In 1996-97, 10 percent of all public schools reported at least one serious violent crime to the police or a law enforcement representative (Indicator 7). Principals' reports of serious violent crimes included murder, rape or other type of sexual battery, suicide, physical attack or fight with a weapon, or robbery. Another 47 percent of public schools reported at least one less serious violent or nonviolent crime (but not a serious violent one). Crimes in this category include physical attack or fight without a weapon, theft/larceny, and vandalism. The remaining 43 percent of public schools did not report any of these crimes to the police.

  • Elementary schools were less likely than either middle or high schools to report any type of crime in 1996-97. Elementary schools were more likely to report vandalism (31 percent) than any other crime (19 percent or less) (Indicator 8).
  • At the middle and high school levels, physical attack or fight without a weapon was generally the most commonly reported crime in 1996-97 (9 and 8 per 1,000 students, respectively) (Indicator 8). Theft or larceny was more common at the high school level than at the middle school level (6 vs. 4 incidents per 1,000 students).
Nonfatal Teacher Victimization at School-Teacher Reports

Over the 5-year period from 1996 through 2000, teachers were victims of approximately 1,603,000 nonfatal crimes at school, including 1,004,000 thefts and 599,000 violent crimes (rape or sexual assault, robbery, and aggravated and simple assault) (Indicator 9). On average, this translates into 74 crimes per 1,000 teachers per year.

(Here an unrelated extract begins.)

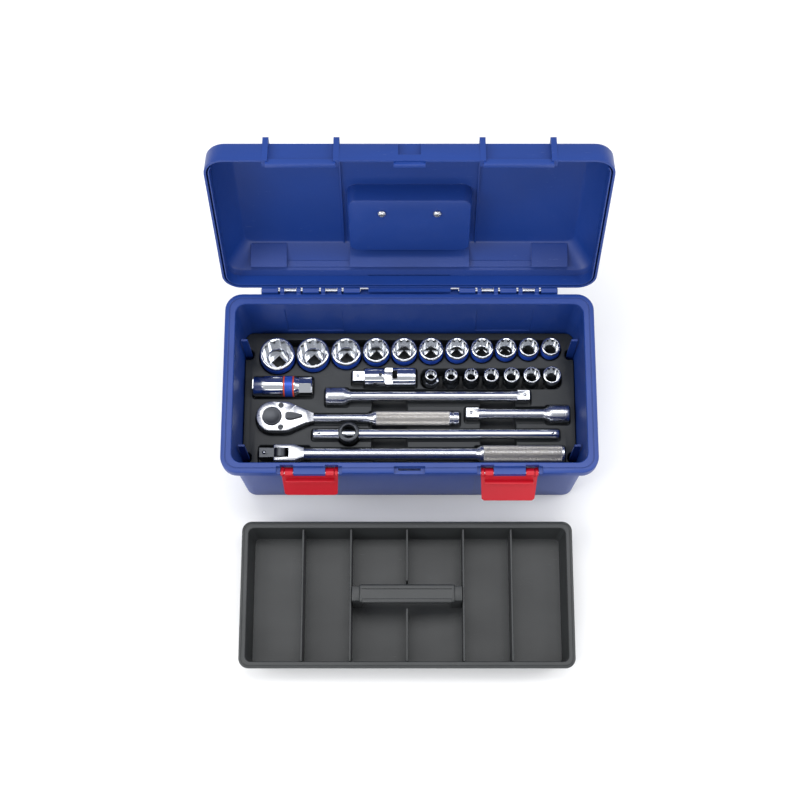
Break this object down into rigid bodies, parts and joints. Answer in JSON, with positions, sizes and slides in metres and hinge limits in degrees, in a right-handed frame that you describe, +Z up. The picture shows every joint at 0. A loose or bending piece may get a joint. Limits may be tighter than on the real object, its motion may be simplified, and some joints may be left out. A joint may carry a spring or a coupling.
{
  "type": "socket wrench set in case",
  "caption": "Hinged blue plastic tool case with red latches, a black insert of sockets, ratchet, bars and extensions, and a grey divided lift-out tray standing in front.",
  "frame": {"origin": "centre of the underside of the case", "axes": "+Z up, +X along the case to the right seen from the front, -Y towards the front, where the latches and the tray are"},
  "size_m": [0.441, 0.5324, 0.3727],
  "materials": {
    "blue_plastic": "deep blue moulded polypropylene, fine satin grain",
    "red_plastic": "red moulded nylon",
    "black_plastic": "charcoal black moulded tray plastic",
    "grey_plastic": "dark grey moulded plastic, satin",
    "zinc_steel": "bright zinc-plated steel",
    "polished_chrome": "polished chrome plate",
    "satin_chrome": "satin chrome plate",
    "black_oxide_steel": "black oxide steel",
    "blue_band": "blue marking band",
    "rubber": "soft black rubber"
  },
  "bodies": {
    "case": {"case_body": "blue_plastic", "hinge_pin_left": "zinc_steel", "hinge_pin_right": "zinc_steel", "latch_pin_left": "zinc_steel", "latch_pin_right": "zinc_steel"},
    "lid": {"case_lid": "blue_plastic", "handle_bracket": "black_plastic", "handle_screw_left": "zinc_steel", "handle_screw_right": "zinc_steel"},
    "carry_handle": {"carry_handle": "blue_plastic"},
    "latch_left": {"latch_left": "red_plastic"},
    "latch_right": {"latch_right": "red_plastic"},
    "insert": {"tool_insert": "black_plastic"},
    "lift_out_tray": {"lift_out_tray": "grey_plastic", "lift_out_tray_handle": "grey_plastic"},
    "socket_32mm": {"socket_32mm": "polished_chrome"},
    "socket_30mm": {"socket_30mm": "polished_chrome"},
    "socket_27mm": {"socket_27mm": "polished_chrome"},
    "socket_24mm": {"socket_24mm": "polished_chrome"},
    "socket_23mm": {"socket_23mm": "polished_chrome"},
    "socket_22mm": {"socket_22mm": "polished_chrome"},
    "socket_21mm": {"socket_21mm": "polished_chrome"},
    "socket_20mm": {"socket_20mm": "polished_chrome"},
    "socket_19mm": {"socket_19mm": "polished_chrome"},
    "socket_18mm": {"socket_18mm": "polished_chrome"},
    "socket_17mm": {"socket_17mm": "polished_chrome"},
    "socket_10mm": {"socket_10mm": "polished_chrome"},
    "socket_11mm": {"socket_11mm": "polished_chrome"},
    "socket_12mm": {"socket_12mm": "polished_chrome"},
    "socket_13mm": {"socket_13mm": "polished_chrome"},
    "socket_14mm": {"socket_14mm": "polished_chrome"},
    "socket_15mm": {"socket_15mm": "polished_chrome"},
    "socket_16mm": {"socket_16mm": "polished_chrome"},
    "spark_plug_socket": {"spark_plug_socket": "polished_chrome", "spark_plug_socket_band": "blue_band", "spark_plug_rubber_grip": "rubber"},
    "universal_joint": {"universal_joint_drive_yoke": "polished_chrome", "universal_joint_cross_block": "polished_chrome", "universal_joint_upright_pin": "black_oxide_steel", "universal_joint_cross_pin": "black_oxide_steel"},
    "universal_joint_socket_end": {"universal_joint_socket_yoke": "polished_chrome"},
    "long_extension": {"long_extension": "satin_chrome", "long_extension_ball": "satin_chrome"},
    "short_extension": {"short_extension": "satin_chrome", "short_extension_ball": "satin_chrome"},
    "ratchet": {"ratchet_body": "satin_chrome", "ratchet_cover_plate": "black_oxide_steel", "ratchet_screw_rear": "black_oxide_steel", "ratchet_screw_front": "black_oxide_steel"},
    "ratchet_drive": {"ratchet_drive_gear": "black_oxide_steel"},
    "ratchet_lever": {"ratchet_lever": "black_oxide_steel", "ratchet_pawl": "black_oxide_steel"},
    "sliding_t_bar": {"sliding_t_bar": "polished_chrome", "sliding_t_head": "black_oxide_steel", "sliding_t_bar_ball_left": "satin_chrome", "sliding_t_bar_ball_right": "satin_chrome"},
    "flex_handle": {"flex_handle": "satin_chrome", "flex_head_pin": "black_oxide_steel"},
    "flex_head": {"flex_head": "black_oxide_steel", "flex_head_ball": "satin_chrome"}
  },
  "joints": [
    {"name": "lid_hinge", "type": "hinge", "parent": "case", "child": "lid", "pos_m": [0, 0.1155, 0.15], "axis": [-1, 0, 0], "range_deg": [-103.2, 0]},
    {"name": "carry_handle_swing", "type": "hinge", "parent": "lid", "child": "carry_handle", "pos_m": [0, 0.1782, 0.25136], "axis": [1, 0, 0], "range_deg": [-13.2, 86.8]},
    {"name": "latch_left_swing", "type": "hinge", "parent": "case", "child": "latch_left", "pos_m": [-0.116, -0.1085, 0.1415], "axis": [1, 0, 0], "range_deg": [-157, 0]},
    {"name": "latch_right_swing", "type": "hinge", "parent": "case", "child": "latch_right", "pos_m": [0.116, -0.1085, 0.1415], "axis": [1, 0, 0], "range_deg": [-146.5, 10.5]},
    {"name": "insert_lift", "type": "slide", "parent": "case", "child": "insert", "axis": [0, 0, 1], "range_m": [0, 0.2]},
    {"name": "lift_out_tray_lift", "type": "slide", "parent": "case", "child": "lift_out_tray", "axis": [0, 0, 1], "range_m": [0, 0.2]},
    {"name": "socket_32mm_lift", "type": "slide", "parent": "insert", "child": "socket_32mm", "axis": [0, 0, 1], "range_m": [0, 0.15]},
    {"name": "socket_30mm_lift", "type": "slide", "parent": "insert", "child": "socket_30mm", "axis": [0, 0, 1], "range_m": [0, 0.15]},
    {"name": "socket_27mm_lift", "type": "slide", "parent": "insert", "child": "socket_27mm", "axis": [0, 0, 1], "range_m": [0, 0.15]},
    {"name": "socket_24mm_lift", "type": "slide", "parent": "insert", "child": "socket_24mm", "axis": [0, 0, 1], "range_m": [0, 0.15]},
    {"name": "socket_23mm_lift", "type": "slide", "parent": "insert", "child": "socket_23mm", "axis": [0, 0, 1], "range_m": [0, 0.15]},
    {"name": "socket_22mm_lift", "type": "slide", "parent": "insert", "child": "socket_22mm", "axis": [0, 0, 1], "range_m": [0, 0.15]},
    {"name": "socket_21mm_lift", "type": "slide", "parent": "insert", "child": "socket_21mm", "axis": [0, 0, 1], "range_m": [0, 0.15]},
    {"name": "socket_20mm_lift", "type": "slide", "parent": "insert", "child": "socket_20mm", "axis": [0, 0, 1], "range_m": [0, 0.15]},
    {"name": "socket_19mm_lift", "type": "slide", "parent": "insert", "child": "socket_19mm", "axis": [0, 0, 1], "range_m": [0, 0.15]},
    {"name": "socket_18mm_lift", "type": "slide", "parent": "insert", "child": "socket_18mm", "axis": [0, 0, 1], "range_m": [0, 0.15]},
    {"name": "socket_17mm_lift", "type": "slide", "parent": "insert", "child": "socket_17mm", "axis": [0, 0, 1], "range_m": [0, 0.15]},
    {"name": "socket_10mm_lift", "type": "slide", "parent": "insert", "child": "socket_10mm", "axis": [0, 0, 1], "range_m": [0, 0.15]},
    {"name": "socket_11mm_lift", "type": "slide", "parent": "insert", "child": "socket_11mm", "axis": [0, 0, 1], "range_m": [0, 0.15]},
    {"name": "socket_12mm_lift", "type": "slide", "parent": "insert", "child": "socket_12mm", "axis": [0, 0, 1], "range_m": [0, 0.15]},
    {"name": "socket_13mm_lift", "type": "slide", "parent": "insert", "child": "socket_13mm", "axis": [0, 0, 1], "range_m": [0, 0.15]},
    {"name": "socket_14mm_lift", "type": "slide", "parent": "insert", "child": "socket_14mm", "axis": [0, 0, 1], "range_m": [0, 0.15]},
    {"name": "socket_15mm_lift", "type": "slide", "parent": "insert", "child": "socket_15mm", "axis": [0, 0, 1], "range_m": [0, 0.15]},
    {"name": "socket_16mm_lift", "type": "slide", "parent": "insert", "child": "socket_16mm", "axis": [0, 0, 1], "range_m": [0, 0.15]},
    {"name": "spark_plug_socket_lift", "type": "slide", "parent": "insert", "child": "spark_plug_socket", "axis": [0, 0, 1], "range_m": [0, 0.15]},
    {"name": "universal_joint_lift", "type": "slide", "parent": "insert", "child": "universal_joint", "axis": [0, 0, 1], "range_m": [0, 0.15]},
    {"name": "universal_joint_bend", "type": "hinge", "parent": "universal_joint", "child": "universal_joint_socket_end", "pos_m": [-0.026, 0.035, 0.068], "axis": [0, -1, 0], "range_deg": [0, 40]},
    {"name": "long_extension_lift", "type": "slide", "parent": "insert", "child": "long_extension", "axis": [0, 0, 1], "range_m": [0, 0.15]},
    {"name": "short_extension_lift", "type": "slide", "parent": "insert", "child": "short_extension", "axis": [0, 0, 1], "range_m": [0, 0.15]},
    {"name": "ratchet_lift", "type": "slide", "parent": "insert", "child": "ratchet", "axis": [0, 0, 1], "range_m": [0, 0.15]},
    {"name": "ratchet_drive_spin", "type": "hinge", "parent": "ratchet", "child": "ratchet_drive", "pos_m": [-0.1674, -0.0178, 0.068], "axis": [0, 0, 1], "continuous": true},
    {"name": "ratchet_lever_swing", "type": "hinge", "parent": "ratchet", "child": "ratchet_lever", "pos_m": [-0.1464, -0.0178, 0.077], "axis": [0, 0, 1], "range_deg": [-8, 8]},
    {"name": "sliding_t_bar_lift", "type": "slide", "parent": "insert", "child": "sliding_t_bar", "axis": [0, 0, 1], "range_m": [0, 0.15]},
    {"name": "flex_handle_lift", "type": "slide", "parent": "insert", "child": "flex_handle", "axis": [0, 0, 1], "range_m": [0, 0.15]},
    {"name": "flex_head_tilt", "type": "hinge", "parent": "flex_handle", "child": "flex_head", "pos_m": [-0.1575, -0.0632, 0.068], "axis": [0, 1, 0], "range_deg": [0, 105]}
  ]
}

  • During the 1996 through 2000 period, senior high school and middle/junior high school teachers were more likely to be victims of violent crimes (most of which were simple assaults) than elementary school teachers (35 and 49, respectively, vs. 15 crimes per 1,000 teachers) (Indicator 9).
  • Teachers were differentially victimized by violent crimes at school according to where they taught (Indicator 9). Over the 5-year period from 1996 through 2000, urban teachers were more likely to be victims of violent crimes than suburban and rural teachers (36 vs. 21 and 17, respectively, per 1,000 teachers).
  • In the 1999-2000 school year, 9 percent of all elementary and secondary school teachers were threatened with injury by a student, and 4 percent were physically attacked by a student (Indicator 10). This represented about 305,000 teachers who were victims of threats of injury by students that year and 135,000 teachers who were victims of attacks by students.
School Environment

Between 1995 and 1999, there was a decrease in the percentage of students ages 12 through 18 feeling unsafe while they were at school (Indicator 12). However, between 1999 and 2001, there was no significant change in the percentage of students feeling unsafe. In both 1999 and 2001, students were more likely to be afraid of being attacked at school than away from school.

  • Between 1993 and 2001, the percentage of students in grades 9 through 12 who reported carrying a weapon such as a gun, knife, or club on school property within the previous 30 days declined from 12 percent to 6 percent (Indicator 11).
  • Between 1995 and 1999, there was a decrease in the percentage of students ages 12 through 18 who avoided one or more places at school-from 9 percent to 5 percent (Indicator 13). However, between 1999 and 2001, the percentage remained stable at 5 percent.
  • In 2001, 12 percent of students ages 12 through 18 reported that someone at school had used hate-related words against them (Indicator 14). That is, in the prior 6 months, someone at school had called them a derogatory word having to do with race, religion, ethnicity, disability, gender, or sexual orientation. During the same period, about 36 percent of students saw hate-related graffiti at school.
  • In 2001, 20 percent of students reported that street gangs were present at their schools (Indicator 15). Students in urban schools were more likely to report that there were street gangs at their schools (29 percent) than were suburban and rural students (18 percent and 13 percent, respectively).
  • In 1999-2000, student tardiness and absenteeism were reported as serious or moderate problems by about 30 percent of public school principals (32 percent and 29 percent, respectively) (Indicator 16). Vandalism of school property and robbery or theft were considered to be serious or moderate problems in 6 percent and 4 percent of public schools, respectively, and student possession of weapons was reported as a serious or moderate problem by 1 percent of public school principals.
  • In 2001, 5 percent of students in grades 9 through 12 had at least one drink of alcohol on school property in the 30 days prior to the survey (Indicator 17). Forty-seven percent of students had at least one drink anywhere during the same period.
  • Between 1993 and 2001, there were no consistent patterns of increase or decrease found in the percentage of students who had used marijuana-both anywhere and on school property (Indicator 18). In 2001, 24 percent of students reported using marijuana anywhere in the last 30 days, and 5 percent reported using marijuana on school property.
  • In 2001, 29 percent of students in grades 9 through 12 reported that someone had offered, sold, or given them an illegal drug on school property in the 12 months prior to the survey (Indicator 19).

4 See appendix B for details on the statistical methodology.
5 Definitions for "on school property" and "at school" may differ. See appendix C for specific definitions.